First, in order to obtain a composite membranes with high chlorine tolerance, a
carbonaceous poly(furfuryl alcohol) (PFA) composite membrane was synthesized at a low
temperature carbonation by formation and post-treatment of a thin PFA layer on porous
polymer substrates. The carbonaceous PFA membrane exhibits high selectivity and excellent
chemical stability in seawater desalination. The low-temperature carbonization method
developed in this study is promising for developing a wide range of other carbonaceous
polymer composite membranes for water desalination.
Next, in order to apply PFA to other applications, understanding the effects of
polymerization conditions on the properties of the PFA composite membrane is required. The
PFA membrane was fully characterized in terms of microstructure and separation properties.
Suitable synthesis conditions for the preparation of PFA composite membranes with smooth
surfaces and uniform structure were (1) FA/ H2SO4 molar ratios: 74-300, (2) polymerization
temperatures: 80-100°C and (3) solvents: ethanol and acetone. The preparation conditions
were also optimized. The PFA composite membrane prepared with a FA/ H2SO4 molar ratio of
250, a polymerization temperature of 80°C and with ethanol as the solvent exhibited the
highest H2/N2 ideal selectivity (αH2/N2=24.9), and a H2 permeability of 206 Barrers. This
work led to a better understanding of the effect of the preparation procedures on the membrane
In order to investigate the effects of the incorporation of molecular sieve nanoparticles on
the membrane structure and membrane performance, silicalite-poly(furfuryl alcohol) (PFA)

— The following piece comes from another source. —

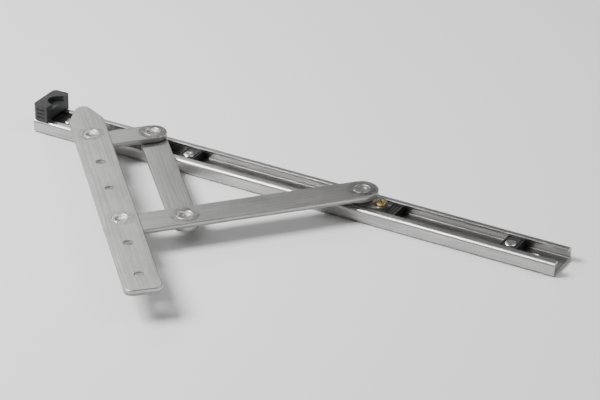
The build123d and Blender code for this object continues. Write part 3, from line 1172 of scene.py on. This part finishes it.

mixed matrix composite membranes were successfully synthesized based on the best synthesis
condition obtained previously. The silicalite-PFA mixed matrix composite membrane with
20% w/w silicalite loading had a high ideal selectivity (αo2/N2= 3.5 and αco2/N2= 5.4) and a
good permeability (Po2= 821.2, Pco2= 1263.7, PN2= 233.3 Barrers) at room temperature. This
membrane can be a good candidate for oxygen enrichment applications.
Finally, in order to investigate the effects of the incorporation of silicalite nanocrystals on
the desalination property of polyamide membranes, silicalite nanocrystals were also
incorporated into polyamide matrix to synthesize silicalite-polyamide mixed matrix
membranes. With an increase in the loading of silicalite nanocrystals, the water flux of
silicalite-polyamide mixed matrix composite membranes increased whereas the salt selectivity
significantly decreased. The silicalite-polyamide mixed matrix composite membrane prepared
from TMC-hexane with 0.5% (w/v) silicalite had water flux of 2.7×10-6 m3/m2·s and NaCl
rejection of 50% at a feed pressure of 34.5 bar which 2000 ppm salt solution was used as the
feed. The silicalite-polyamide mixed matrix composite membrane is promising for developing
high water flux composite membranes for water desalination.
In this research, composite membranes with improved permeability, selectivity and
chemical resistance were successfully synthesized for desalination and gas separation. For
desalination, carbonaceous PFA composite membranes with high chlorine tolerance and
silicalite-PA mixed matrix composite membranes with high salt rejection and water flux were
successfully obtained. For gas separation, an optimized composite membranes PFA synthesis
condition was found and silicalite-PFA mixed matrix composite membranes with high O2/N2
separation were successfully synthesized.